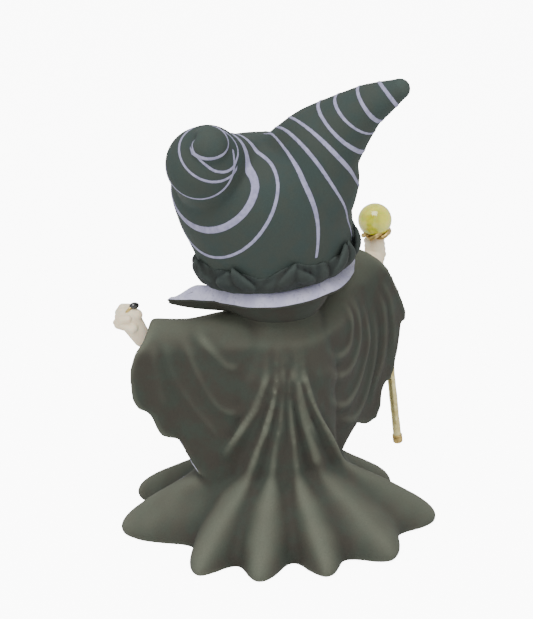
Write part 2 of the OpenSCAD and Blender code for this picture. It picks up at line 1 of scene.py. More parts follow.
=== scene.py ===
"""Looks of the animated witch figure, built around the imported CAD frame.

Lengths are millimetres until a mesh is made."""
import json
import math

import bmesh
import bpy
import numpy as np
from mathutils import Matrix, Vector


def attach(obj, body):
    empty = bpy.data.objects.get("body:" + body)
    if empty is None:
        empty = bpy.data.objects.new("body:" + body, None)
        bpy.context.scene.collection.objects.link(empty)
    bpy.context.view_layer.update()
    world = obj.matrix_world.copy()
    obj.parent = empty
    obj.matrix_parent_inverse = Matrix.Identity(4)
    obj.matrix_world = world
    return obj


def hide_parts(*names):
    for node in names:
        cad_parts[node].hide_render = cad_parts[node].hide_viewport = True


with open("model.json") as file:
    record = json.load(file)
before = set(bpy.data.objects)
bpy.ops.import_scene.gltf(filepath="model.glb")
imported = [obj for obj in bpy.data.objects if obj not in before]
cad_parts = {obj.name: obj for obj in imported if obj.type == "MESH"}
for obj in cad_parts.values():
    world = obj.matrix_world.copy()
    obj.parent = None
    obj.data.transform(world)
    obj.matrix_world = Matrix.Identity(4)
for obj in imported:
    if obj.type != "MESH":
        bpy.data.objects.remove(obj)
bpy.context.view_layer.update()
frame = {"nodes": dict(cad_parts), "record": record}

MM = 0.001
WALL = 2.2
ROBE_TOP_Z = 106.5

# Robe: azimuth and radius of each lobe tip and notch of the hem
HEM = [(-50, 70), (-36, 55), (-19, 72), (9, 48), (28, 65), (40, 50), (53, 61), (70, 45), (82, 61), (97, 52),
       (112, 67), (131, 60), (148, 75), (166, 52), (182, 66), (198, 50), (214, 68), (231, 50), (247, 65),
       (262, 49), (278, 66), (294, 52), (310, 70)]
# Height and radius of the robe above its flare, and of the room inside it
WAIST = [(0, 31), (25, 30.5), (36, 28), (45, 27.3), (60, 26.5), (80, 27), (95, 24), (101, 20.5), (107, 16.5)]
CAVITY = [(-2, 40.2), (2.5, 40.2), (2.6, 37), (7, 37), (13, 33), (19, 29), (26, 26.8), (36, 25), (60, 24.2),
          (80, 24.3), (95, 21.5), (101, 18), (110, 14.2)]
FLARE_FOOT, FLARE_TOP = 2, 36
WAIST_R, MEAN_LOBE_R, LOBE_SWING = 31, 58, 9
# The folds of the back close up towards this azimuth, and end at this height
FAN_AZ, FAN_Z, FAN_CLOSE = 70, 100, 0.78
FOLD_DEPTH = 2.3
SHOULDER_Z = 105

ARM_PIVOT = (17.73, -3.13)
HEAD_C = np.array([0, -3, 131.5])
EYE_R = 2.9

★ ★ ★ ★

▸ Objective: Word for word, write out all of the data above.

▸ Exercise result:
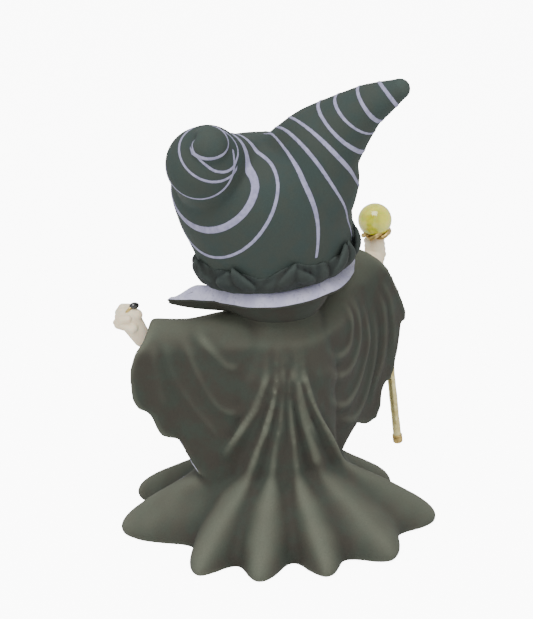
Write part 2 of the OpenSCAD and Blender code for this picture. It picks up at line 1 of scene.py. More parts follow.
=== scene.py ===
"""Looks of the animated witch figure, built around the imported CAD frame.

Lengths are millimetres until a mesh is made."""
import json
import math

import bmesh
import bpy
import numpy as np
from mathutils import Matrix, Vector


def attach(obj, body):
    empty = bpy.data.objects.get("body:" + body)
    if empty is None:
        empty = bpy.data.objects.new("body:" + body, None)
        bpy.context.scene.collection.objects.link(empty)
    bpy.context.view_layer.update()
    world = obj.matrix_world.copy()
    obj.parent = empty
    obj.matrix_parent_inverse = Matrix.Identity(4)
    obj.matrix_world = world
    return obj


def hide_parts(*names):
    for node in names:
        cad_parts[node].hide_render = cad_parts[node].hide_viewport = True


with open("model.json") as file:
    record = json.load(file)
before = set(bpy.data.objects)
bpy.ops.import_scene.gltf(filepath="model.glb")
imported = [obj for obj in bpy.data.objects if obj not in before]
cad_parts = {obj.name: obj for obj in imported if obj.type == "MESH"}
for obj in cad_parts.values():
    world = obj.matrix_world.copy()
    obj.parent = None
    obj.data.transform(world)
    obj.matrix_world = Matrix.Identity(4)
for obj in imported:
    if obj.type != "MESH":
        bpy.data.objects.remove(obj)
bpy.context.view_layer.update()
frame = {"nodes": dict(cad_parts), "record": record}

MM = 0.001
WALL = 2.2
ROBE_TOP_Z = 106.5

# Robe: azimuth and radius of each lobe tip and notch of the hem
HEM = [(-50, 70), (-36, 55), (-19, 72), (9, 48), (28, 65), (40, 50), (53, 61), (70, 45), (82, 61), (97, 52),
       (112, 67), (131, 60), (148, 75), (166, 52), (182, 66), (198, 50), (214, 68), (231, 50), (247, 65),
       (262, 49), (278, 66), (294, 52), (310, 70)]
# Height and radius of the robe above its flare, and of the room inside it
WAIST = [(0, 31), (25, 30.5), (36, 28), (45, 27.3), (60, 26.5), (80, 27), (95, 24), (101, 20.5), (107, 16.5)]
CAVITY = [(-2, 40.2), (2.5, 40.2), (2.6, 37), (7, 37), (13, 33), (19, 29), (26, 26.8), (36, 25), (60, 24.2),
          (80, 24.3), (95, 21.5), (101, 18), (110, 14.2)]
FLARE_FOOT, FLARE_TOP = 2, 36
WAIST_R, MEAN_LOBE_R, LOBE_SWING = 31, 58, 9
# The folds of the back close up towards this azimuth, and end at this height
FAN_AZ, FAN_Z, FAN_CLOSE = 70, 100, 0.78
FOLD_DEPTH = 2.3
SHOULDER_Z = 105

ARM_PIVOT = (17.73, -3.13)
HEAD_C = np.array([0, -3, 131.5])
EYE_R = 2.9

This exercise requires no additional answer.